McAdams referred to a Tribune story about the future of Utah's small-scale Medicaid expansion, which would cover 9,000 to 11,000 Utahns and targets many who are either homeless or at risk of becoming homeless.

As President Barack Obama leaves office without acting, approval for $70 million in federal funds now falls to the administration of President-elect Donald Trump. In the meantime, the state has $30 million in matching funds that it can use for behavioral health, McAdams argued.

Biskupski said she believes the city, county and state are all trying to come up with more money for resources. Utah's Medicaid expansion, she said, is "an important piece, and the discussion today is if that does not happen, if we don't get that match, then what?"

Hughes said it's not as simple as $30 million sitting around in the state coffers, waiting to be spent, but that he's "willing to look at that" if the city and the county can show tangible progress in the meantime.

"We've got to have four sites, we've got to have designs, we've got to have a way forward," he said. McAdams' proposal that the city court a development that includes affordable and deeply affordable housing instead of a shelter at 653 E. Simpson is not being actively considered, Biskupski said, adding, "The majority of the council and I are still firm on the four sites we've selected."

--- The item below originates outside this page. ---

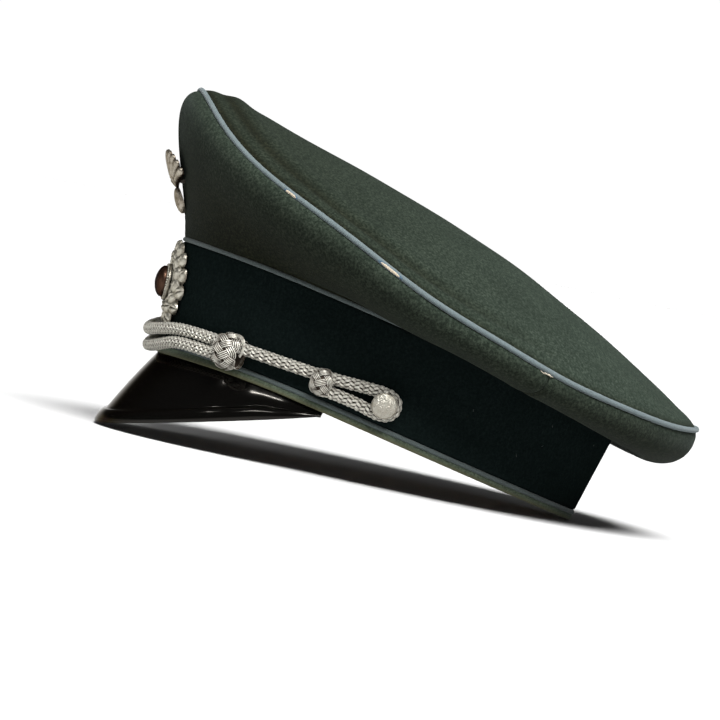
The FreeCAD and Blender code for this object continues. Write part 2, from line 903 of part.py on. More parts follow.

But the city's newly acquired land on the south side of Simpson Avenue — across from the planned shelter site — had already been eyed for the purpose of affordable housing, she added.

The city paid $7 million for property assessed at $2.8 million in county property records, but it might have been worth twice that given rental income, an area real-estate agent told The Tribune.

McAdams said Thursday he had posed the affordable-housing alternative as an "open question" and said "I still want to respect that choosing the sites is entirely up to the city."

His suggestion had resonated with City Council member Lisa Adams, whose district includes the Simpson Avenue site.

City Council member Erin Mendenhall, whose district boundary is a few blocks away, has agreed that 653 E. Simpson is unsuitable for a shelter, while nearby residents and affected business owners in opposition have packed public meetings in the weeks following the December site announcement.

Adams said she hadn't known about Thursday's meeting, and wasn't invited.

"I'm surprised that the mayor is comfortable speaking for the council, saying everyone agrees for the four sites," she said.

Mendenhall wrote on Facebook on Thursday that she told the administration during a small group meeting during site selection that the city needed to give a heads-up to neighbors at 653 E. Simpson — which leases to four businesses and abuts a neighborhood of single-family homes — and that she suggested it offer to buy nearby homes at current market value.

"They assured me they were working on it. When the day for public announcement arrived, I learned that my request had not been fulfilled," she wrote.

No other members of the City Council have publicly opposed the other sites.

In the wake of rampant criticism about the city's lack of public input on site finalists — with McAdams among the critics — Biskupski said Thursday that the county now needs to provide assurance to the city and its residents.

People need to know what the county's services will do to prevent homelessness and reduce the population, she said, and the city needs guidance about how the resource centers will operate.

Said Biskupski: "We have some work to do to figure out the strategy in a more refined way, and how we reduce those numbers at The Road Home while these resource centers are being built."